No single word can describe that week for me – those few days between the news and the service. The house was full with a steady stream of loved ones coming and going. Kind neighbors were bringing food, children were running around, arrangements were being made. Every bit of air in the house was heavy with shock, disbelief, and brokenheartedness . I had an acute awareness of Brooke, barely leaving her side. When I stepped into the house I fully took on the role of sister, temporarily pushing aside Mom, Wife, Daughter, Sister-in-law. It was all about Brooke in those days. The horrifying list of things that had to be done and impossible decisions that had to be made created a frantic feeling. We tried as gently as possible to seek Brooke’s wishes, dreading the fresh wave of grief each question would bring. I clearly recall walking through the mostly-empty Belk one of those days thinking how wrong it was that I had to search for funeral outfits in the children’s department. In the evenings, when Brooke retreated to her room and most of the family left, we shifted focus to the children. There was this need to be close to one another so all of the kids made pallets on the floor so the carpet was covered with a tangle of blankets, pillows, and bodies. It was a strange contrast –a slumber party in a house of sorrows. Jon and I rotated through the kids, lying with them one by one. And finally, when the house was quiet, Jon and I fell into bed and he held me as I wept and wept. No single word can describe how I felt, weeping in bed those few nights, but the closest word I can find is consumed.

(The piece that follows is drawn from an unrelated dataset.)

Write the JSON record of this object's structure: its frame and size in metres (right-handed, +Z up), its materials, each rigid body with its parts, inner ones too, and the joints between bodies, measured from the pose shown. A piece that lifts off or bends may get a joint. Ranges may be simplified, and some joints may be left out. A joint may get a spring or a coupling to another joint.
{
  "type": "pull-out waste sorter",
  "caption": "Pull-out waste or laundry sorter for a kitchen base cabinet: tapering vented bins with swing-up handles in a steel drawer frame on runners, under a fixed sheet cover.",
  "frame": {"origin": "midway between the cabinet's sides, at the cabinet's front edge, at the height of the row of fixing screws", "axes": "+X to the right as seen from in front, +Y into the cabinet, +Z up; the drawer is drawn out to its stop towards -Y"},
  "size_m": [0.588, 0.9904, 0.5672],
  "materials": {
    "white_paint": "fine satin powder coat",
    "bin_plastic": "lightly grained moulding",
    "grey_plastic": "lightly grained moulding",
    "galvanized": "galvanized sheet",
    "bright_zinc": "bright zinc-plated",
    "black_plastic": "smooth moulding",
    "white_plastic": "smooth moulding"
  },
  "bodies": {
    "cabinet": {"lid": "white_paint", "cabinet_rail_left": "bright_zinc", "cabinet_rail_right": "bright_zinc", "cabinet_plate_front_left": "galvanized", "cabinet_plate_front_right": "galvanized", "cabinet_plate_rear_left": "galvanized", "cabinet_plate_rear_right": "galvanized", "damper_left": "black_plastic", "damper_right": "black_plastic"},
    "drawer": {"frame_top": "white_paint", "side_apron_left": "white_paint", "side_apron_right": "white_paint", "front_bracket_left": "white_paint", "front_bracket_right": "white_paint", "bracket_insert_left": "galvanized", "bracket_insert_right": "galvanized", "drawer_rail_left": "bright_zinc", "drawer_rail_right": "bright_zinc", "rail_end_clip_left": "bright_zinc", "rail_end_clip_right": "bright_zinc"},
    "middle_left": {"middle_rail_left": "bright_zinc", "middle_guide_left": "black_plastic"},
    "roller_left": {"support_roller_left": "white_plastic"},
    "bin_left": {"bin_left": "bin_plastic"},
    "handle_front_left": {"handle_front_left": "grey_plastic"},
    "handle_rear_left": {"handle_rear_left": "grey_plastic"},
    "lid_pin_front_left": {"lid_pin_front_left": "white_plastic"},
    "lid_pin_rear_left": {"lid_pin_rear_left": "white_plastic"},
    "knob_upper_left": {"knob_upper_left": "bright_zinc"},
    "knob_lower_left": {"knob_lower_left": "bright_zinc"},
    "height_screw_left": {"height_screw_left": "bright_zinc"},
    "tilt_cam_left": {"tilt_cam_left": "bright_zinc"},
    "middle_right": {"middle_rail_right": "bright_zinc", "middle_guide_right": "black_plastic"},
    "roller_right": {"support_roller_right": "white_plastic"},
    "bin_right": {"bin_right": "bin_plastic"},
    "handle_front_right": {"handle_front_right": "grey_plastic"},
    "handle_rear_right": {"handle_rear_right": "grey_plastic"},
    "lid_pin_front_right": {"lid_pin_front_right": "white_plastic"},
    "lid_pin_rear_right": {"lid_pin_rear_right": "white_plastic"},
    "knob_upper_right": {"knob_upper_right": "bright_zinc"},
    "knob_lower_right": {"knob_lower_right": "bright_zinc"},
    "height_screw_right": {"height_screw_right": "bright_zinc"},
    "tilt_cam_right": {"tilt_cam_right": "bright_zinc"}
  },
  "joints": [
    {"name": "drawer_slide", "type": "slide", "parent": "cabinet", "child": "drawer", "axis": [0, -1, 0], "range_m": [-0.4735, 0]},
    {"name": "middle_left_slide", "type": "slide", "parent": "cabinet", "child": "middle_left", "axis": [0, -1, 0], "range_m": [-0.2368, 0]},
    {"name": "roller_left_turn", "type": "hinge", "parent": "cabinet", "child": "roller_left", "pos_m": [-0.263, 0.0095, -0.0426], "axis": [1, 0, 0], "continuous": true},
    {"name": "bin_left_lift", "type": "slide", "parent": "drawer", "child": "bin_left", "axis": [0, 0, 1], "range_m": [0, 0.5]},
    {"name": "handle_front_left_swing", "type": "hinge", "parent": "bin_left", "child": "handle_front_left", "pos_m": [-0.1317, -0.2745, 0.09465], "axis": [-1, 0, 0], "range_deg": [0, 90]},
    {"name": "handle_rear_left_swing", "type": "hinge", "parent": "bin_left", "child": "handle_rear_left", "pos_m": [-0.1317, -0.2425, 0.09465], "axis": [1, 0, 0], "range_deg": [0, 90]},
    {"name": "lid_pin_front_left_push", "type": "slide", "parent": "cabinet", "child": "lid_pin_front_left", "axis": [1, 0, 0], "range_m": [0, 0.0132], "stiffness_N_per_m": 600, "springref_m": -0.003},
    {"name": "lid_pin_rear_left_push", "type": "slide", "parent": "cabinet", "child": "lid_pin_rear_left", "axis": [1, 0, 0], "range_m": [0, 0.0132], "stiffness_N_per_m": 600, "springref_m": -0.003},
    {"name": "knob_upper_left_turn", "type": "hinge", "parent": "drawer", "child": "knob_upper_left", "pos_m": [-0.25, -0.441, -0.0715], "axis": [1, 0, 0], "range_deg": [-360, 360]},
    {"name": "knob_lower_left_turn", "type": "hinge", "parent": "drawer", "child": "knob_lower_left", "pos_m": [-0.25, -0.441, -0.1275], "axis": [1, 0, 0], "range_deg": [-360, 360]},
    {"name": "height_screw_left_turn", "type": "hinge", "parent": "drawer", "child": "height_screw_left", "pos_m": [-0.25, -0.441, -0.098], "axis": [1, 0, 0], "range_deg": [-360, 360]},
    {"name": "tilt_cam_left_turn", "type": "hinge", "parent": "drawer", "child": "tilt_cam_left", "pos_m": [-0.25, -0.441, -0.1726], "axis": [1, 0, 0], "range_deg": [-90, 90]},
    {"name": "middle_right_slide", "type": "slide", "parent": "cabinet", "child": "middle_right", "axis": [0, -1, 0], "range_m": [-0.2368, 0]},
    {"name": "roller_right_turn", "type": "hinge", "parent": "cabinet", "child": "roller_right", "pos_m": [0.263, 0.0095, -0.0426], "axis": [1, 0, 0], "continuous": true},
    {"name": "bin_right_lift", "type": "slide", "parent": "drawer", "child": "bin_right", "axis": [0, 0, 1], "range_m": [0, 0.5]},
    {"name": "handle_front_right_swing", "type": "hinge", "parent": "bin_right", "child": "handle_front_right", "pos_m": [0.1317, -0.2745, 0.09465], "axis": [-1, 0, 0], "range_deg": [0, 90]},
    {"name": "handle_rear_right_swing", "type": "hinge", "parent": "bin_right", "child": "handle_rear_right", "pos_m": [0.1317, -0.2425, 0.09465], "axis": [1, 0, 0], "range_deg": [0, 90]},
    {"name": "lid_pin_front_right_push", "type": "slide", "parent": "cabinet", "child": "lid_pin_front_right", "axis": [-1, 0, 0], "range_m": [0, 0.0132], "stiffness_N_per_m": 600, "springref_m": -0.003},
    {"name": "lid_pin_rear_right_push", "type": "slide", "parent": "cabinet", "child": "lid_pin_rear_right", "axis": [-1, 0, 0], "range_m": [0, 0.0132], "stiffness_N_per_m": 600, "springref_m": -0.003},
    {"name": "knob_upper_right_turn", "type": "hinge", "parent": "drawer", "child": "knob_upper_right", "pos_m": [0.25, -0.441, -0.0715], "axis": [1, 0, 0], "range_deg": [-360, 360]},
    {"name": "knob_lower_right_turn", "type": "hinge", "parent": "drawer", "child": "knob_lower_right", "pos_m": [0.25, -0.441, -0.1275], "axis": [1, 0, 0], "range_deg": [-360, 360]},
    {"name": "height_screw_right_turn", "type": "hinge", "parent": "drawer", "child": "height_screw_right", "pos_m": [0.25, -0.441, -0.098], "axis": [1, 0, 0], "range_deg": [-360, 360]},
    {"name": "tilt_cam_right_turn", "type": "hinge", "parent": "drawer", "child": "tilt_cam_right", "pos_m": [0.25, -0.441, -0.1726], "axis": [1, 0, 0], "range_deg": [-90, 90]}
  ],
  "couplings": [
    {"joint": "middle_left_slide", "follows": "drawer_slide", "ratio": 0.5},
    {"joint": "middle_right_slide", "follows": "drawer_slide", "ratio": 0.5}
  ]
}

After a fitful night’s sleep, twilight arrived and as I lie there in the quiet house the first rays of the morning sun give light to see a picture on the wall of this yellow room where Jon and I were sleeping. Beautiful hand lettering delivered a different version of a very familiar promise: “The steadfast love of the Lord never ceases; His Mercies never come to an end; they are new every morning. Great is your faithfulness” ~ Lamentations 3:22-23. From the rising of the sun, God sent his comfort to me – “dear child, you are NOT consumed. I am faithful and full of mercy.”
Eighteen months later after Brooke’s passing, we lamented again, but God had proven to me the truth of his promises. Grief was deep and there was still much weeping, but that week I did not feel consumed. As we remembered Brooke’s legacy at her service, I sang these promises with confidence along with a sanctuary full of voices: “Great is thy Faithfulness, oh God our Father;…. Morning by morning new mercies I see.” Words that Brooke loved and believed with her whole heart, and words that were made more beautiful after carrying us through the darkest of nights.